> _REQUIREMENTS_:
Reproduce the material in full, unchanged.

/---

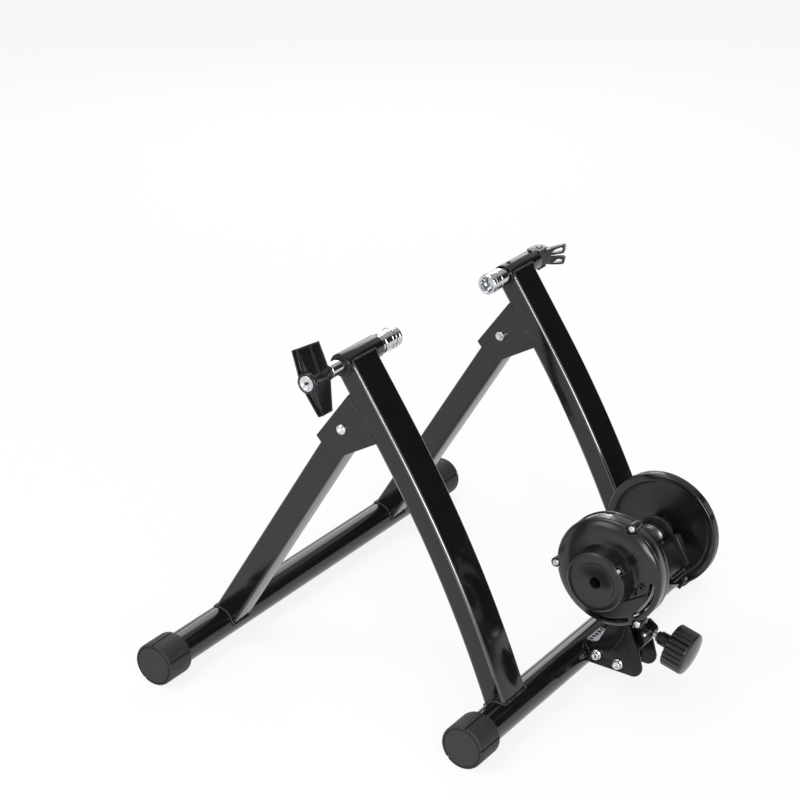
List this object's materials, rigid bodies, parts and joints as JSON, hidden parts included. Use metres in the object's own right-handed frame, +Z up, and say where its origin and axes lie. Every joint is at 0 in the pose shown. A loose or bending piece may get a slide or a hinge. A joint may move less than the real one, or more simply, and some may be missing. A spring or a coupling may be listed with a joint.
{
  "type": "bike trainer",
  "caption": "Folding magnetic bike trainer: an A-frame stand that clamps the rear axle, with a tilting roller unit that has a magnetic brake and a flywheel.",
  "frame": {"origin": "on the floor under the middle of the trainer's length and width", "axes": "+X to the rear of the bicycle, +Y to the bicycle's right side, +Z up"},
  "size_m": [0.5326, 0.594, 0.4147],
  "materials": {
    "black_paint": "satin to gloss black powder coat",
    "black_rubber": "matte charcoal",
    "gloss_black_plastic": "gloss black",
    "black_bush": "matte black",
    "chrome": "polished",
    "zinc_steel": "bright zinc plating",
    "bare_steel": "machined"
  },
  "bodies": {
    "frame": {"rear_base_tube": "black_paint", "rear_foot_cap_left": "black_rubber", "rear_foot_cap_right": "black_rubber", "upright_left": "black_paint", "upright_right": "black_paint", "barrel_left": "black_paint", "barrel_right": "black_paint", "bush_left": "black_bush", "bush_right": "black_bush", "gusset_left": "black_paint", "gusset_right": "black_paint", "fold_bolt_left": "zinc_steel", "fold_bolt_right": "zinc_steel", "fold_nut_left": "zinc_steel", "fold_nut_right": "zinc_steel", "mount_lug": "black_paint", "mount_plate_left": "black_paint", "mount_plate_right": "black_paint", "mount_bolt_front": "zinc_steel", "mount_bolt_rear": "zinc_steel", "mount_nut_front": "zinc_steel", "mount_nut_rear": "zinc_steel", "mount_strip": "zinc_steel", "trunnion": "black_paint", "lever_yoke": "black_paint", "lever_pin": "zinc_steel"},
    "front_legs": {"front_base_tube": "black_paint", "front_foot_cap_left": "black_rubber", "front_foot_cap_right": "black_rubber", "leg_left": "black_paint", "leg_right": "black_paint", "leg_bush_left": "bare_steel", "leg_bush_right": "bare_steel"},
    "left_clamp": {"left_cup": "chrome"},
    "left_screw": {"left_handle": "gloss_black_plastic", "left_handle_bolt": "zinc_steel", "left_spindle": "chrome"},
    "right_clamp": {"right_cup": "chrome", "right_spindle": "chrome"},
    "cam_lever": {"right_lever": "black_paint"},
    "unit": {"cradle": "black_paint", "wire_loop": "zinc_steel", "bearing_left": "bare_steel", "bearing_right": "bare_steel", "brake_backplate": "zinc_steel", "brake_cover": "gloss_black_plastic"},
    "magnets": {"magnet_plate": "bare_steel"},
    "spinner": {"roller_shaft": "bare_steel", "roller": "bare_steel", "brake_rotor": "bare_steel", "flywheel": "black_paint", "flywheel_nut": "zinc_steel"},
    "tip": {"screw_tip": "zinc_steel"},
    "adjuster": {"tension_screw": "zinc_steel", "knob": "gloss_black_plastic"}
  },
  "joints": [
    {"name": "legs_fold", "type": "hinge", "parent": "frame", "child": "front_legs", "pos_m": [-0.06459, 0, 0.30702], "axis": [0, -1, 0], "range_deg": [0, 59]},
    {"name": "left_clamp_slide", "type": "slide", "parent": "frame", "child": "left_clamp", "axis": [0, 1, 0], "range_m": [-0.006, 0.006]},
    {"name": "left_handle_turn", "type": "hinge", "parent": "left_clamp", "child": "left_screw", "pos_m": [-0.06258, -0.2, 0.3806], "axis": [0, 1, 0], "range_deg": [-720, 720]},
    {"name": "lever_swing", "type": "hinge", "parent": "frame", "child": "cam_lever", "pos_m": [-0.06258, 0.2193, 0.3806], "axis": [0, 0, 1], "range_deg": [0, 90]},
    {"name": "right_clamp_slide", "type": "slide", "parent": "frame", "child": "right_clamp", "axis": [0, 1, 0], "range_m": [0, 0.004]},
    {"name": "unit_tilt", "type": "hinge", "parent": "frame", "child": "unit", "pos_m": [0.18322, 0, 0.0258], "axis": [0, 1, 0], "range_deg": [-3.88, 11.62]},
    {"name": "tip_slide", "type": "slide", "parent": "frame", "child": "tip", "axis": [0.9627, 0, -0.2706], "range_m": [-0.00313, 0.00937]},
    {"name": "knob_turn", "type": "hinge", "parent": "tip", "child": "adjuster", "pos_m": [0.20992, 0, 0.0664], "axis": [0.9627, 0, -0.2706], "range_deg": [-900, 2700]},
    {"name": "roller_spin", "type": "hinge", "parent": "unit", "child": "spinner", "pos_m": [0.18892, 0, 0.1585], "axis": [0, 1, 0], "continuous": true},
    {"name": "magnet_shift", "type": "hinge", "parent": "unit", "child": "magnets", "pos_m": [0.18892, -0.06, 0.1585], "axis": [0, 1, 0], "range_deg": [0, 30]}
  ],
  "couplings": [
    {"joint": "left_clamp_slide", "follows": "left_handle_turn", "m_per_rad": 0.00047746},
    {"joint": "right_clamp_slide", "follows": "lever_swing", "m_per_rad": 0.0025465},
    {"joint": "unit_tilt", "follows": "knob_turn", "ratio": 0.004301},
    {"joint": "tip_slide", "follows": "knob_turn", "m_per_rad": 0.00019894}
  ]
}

\---

> _RESPONSE FOR THIS EXERCISE_:
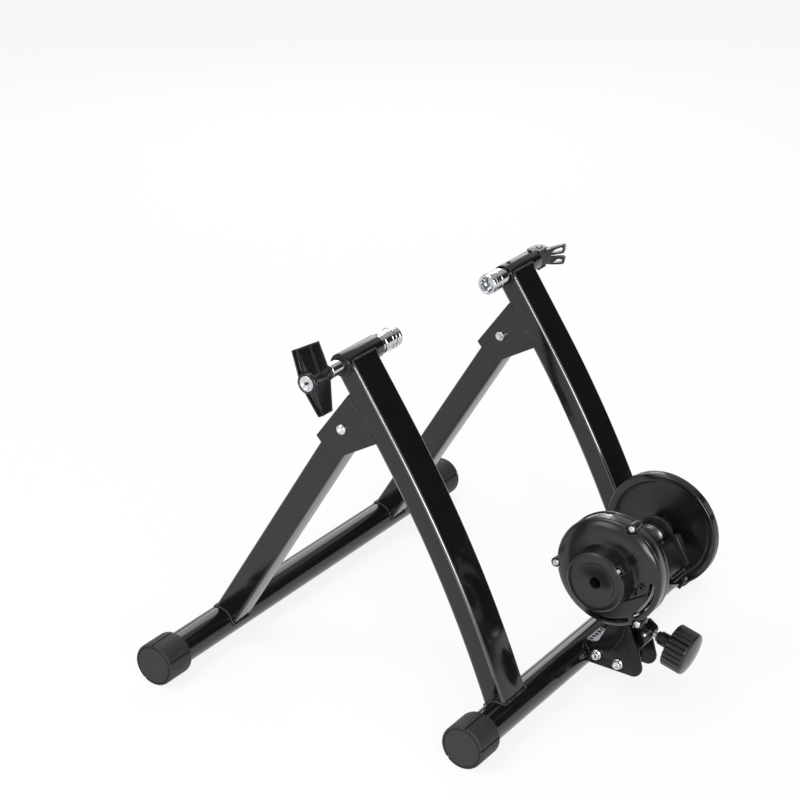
List this object's materials, rigid bodies, parts and joints as JSON, hidden parts included. Use metres in the object's own right-handed frame, +Z up, and say where its origin and axes lie. Every joint is at 0 in the pose shown. A loose or bending piece may get a slide or a hinge. A joint may move less than the real one, or more simply, and some may be missing. A spring or a coupling may be listed with a joint.
{
  "type": "bike trainer",
  "caption": "Folding magnetic bike trainer: an A-frame stand that clamps the rear axle, with a tilting roller unit that has a magnetic brake and a flywheel.",
  "frame": {"origin": "on the floor under the middle of the trainer's length and width", "axes": "+X to the rear of the bicycle, +Y to the bicycle's right side, +Z up"},
  "size_m": [0.5326, 0.594, 0.4147],
  "materials": {
    "black_paint": "satin to gloss black powder coat",
    "black_rubber": "matte charcoal",
    "gloss_black_plastic": "gloss black",
    "black_bush": "matte black",
    "chrome": "polished",
    "zinc_steel": "bright zinc plating",
    "bare_steel": "machined"
  },
  "bodies": {
    "frame": {"rear_base_tube": "black_paint", "rear_foot_cap_left": "black_rubber", "rear_foot_cap_right": "black_rubber", "upright_left": "black_paint", "upright_right": "black_paint", "barrel_left": "black_paint", "barrel_right": "black_paint", "bush_left": "black_bush", "bush_right": "black_bush", "gusset_left": "black_paint", "gusset_right": "black_paint", "fold_bolt_left": "zinc_steel", "fold_bolt_right": "zinc_steel", "fold_nut_left": "zinc_steel", "fold_nut_right": "zinc_steel", "mount_lug": "black_paint", "mount_plate_left": "black_paint", "mount_plate_right": "black_paint", "mount_bolt_front": "zinc_steel", "mount_bolt_rear": "zinc_steel", "mount_nut_front": "zinc_steel", "mount_nut_rear": "zinc_steel", "mount_strip": "zinc_steel", "trunnion": "black_paint", "lever_yoke": "black_paint", "lever_pin": "zinc_steel"},
    "front_legs": {"front_base_tube": "black_paint", "front_foot_cap_left": "black_rubber", "front_foot_cap_right": "black_rubber", "leg_left": "black_paint", "leg_right": "black_paint", "leg_bush_left": "bare_steel", "leg_bush_right": "bare_steel"},
    "left_clamp": {"left_cup": "chrome"},
    "left_screw": {"left_handle": "gloss_black_plastic", "left_handle_bolt": "zinc_steel", "left_spindle": "chrome"},
    "right_clamp": {"right_cup": "chrome", "right_spindle": "chrome"},
    "cam_lever": {"right_lever": "black_paint"},
    "unit": {"cradle": "black_paint", "wire_loop": "zinc_steel", "bearing_left": "bare_steel", "bearing_right": "bare_steel", "brake_backplate": "zinc_steel", "brake_cover": "gloss_black_plastic"},
    "magnets": {"magnet_plate": "bare_steel"},
    "spinner": {"roller_shaft": "bare_steel", "roller": "bare_steel", "brake_rotor": "bare_steel", "flywheel": "black_paint", "flywheel_nut": "zinc_steel"},
    "tip": {"screw_tip": "zinc_steel"},
    "adjuster": {"tension_screw": "zinc_steel", "knob": "gloss_black_plastic"}
  },
  "joints": [
    {"name": "legs_fold", "type": "hinge", "parent": "frame", "child": "front_legs", "pos_m": [-0.06459, 0, 0.30702], "axis": [0, -1, 0], "range_deg": [0, 59]},
    {"name": "left_clamp_slide", "type": "slide", "parent": "frame", "child": "left_clamp", "axis": [0, 1, 0], "range_m": [-0.006, 0.006]},
    {"name": "left_handle_turn", "type": "hinge", "parent": "left_clamp", "child": "left_screw", "pos_m": [-0.06258, -0.2, 0.3806], "axis": [0, 1, 0], "range_deg": [-720, 720]},
    {"name": "lever_swing", "type": "hinge", "parent": "frame", "child": "cam_lever", "pos_m": [-0.06258, 0.2193, 0.3806], "axis": [0, 0, 1], "range_deg": [0, 90]},
    {"name": "right_clamp_slide", "type": "slide", "parent": "frame", "child": "right_clamp", "axis": [0, 1, 0], "range_m": [0, 0.004]},
    {"name": "unit_tilt", "type": "hinge", "parent": "frame", "child": "unit", "pos_m": [0.18322, 0, 0.0258], "axis": [0, 1, 0], "range_deg": [-3.88, 11.62]},
    {"name": "tip_slide", "type": "slide", "parent": "frame", "child": "tip", "axis": [0.9627, 0, -0.2706], "range_m": [-0.00313, 0.00937]},
    {"name": "knob_turn", "type": "hinge", "parent": "tip", "child": "adjuster", "pos_m": [0.20992, 0, 0.0664], "axis": [0.9627, 0, -0.2706], "range_deg": [-900, 2700]},
    {"name": "roller_spin", "type": "hinge", "parent": "unit", "child": "spinner", "pos_m": [0.18892, 0, 0.1585], "axis": [0, 1, 0], "continuous": true},
    {"name": "magnet_shift", "type": "hinge", "parent": "unit", "child": "magnets", "pos_m": [0.18892, -0.06, 0.1585], "axis": [0, 1, 0], "range_deg": [0, 30]}
  ],
  "couplings": [
    {"joint": "left_clamp_slide", "follows": "left_handle_turn", "m_per_rad": 0.00047746},
    {"joint": "right_clamp_slide", "follows": "lever_swing", "m_per_rad": 0.0025465},
    {"joint": "unit_tilt", "follows": "knob_turn", "ratio": 0.004301},
    {"joint": "tip_slide", "follows": "knob_turn", "m_per_rad": 0.00019894}
  ]
}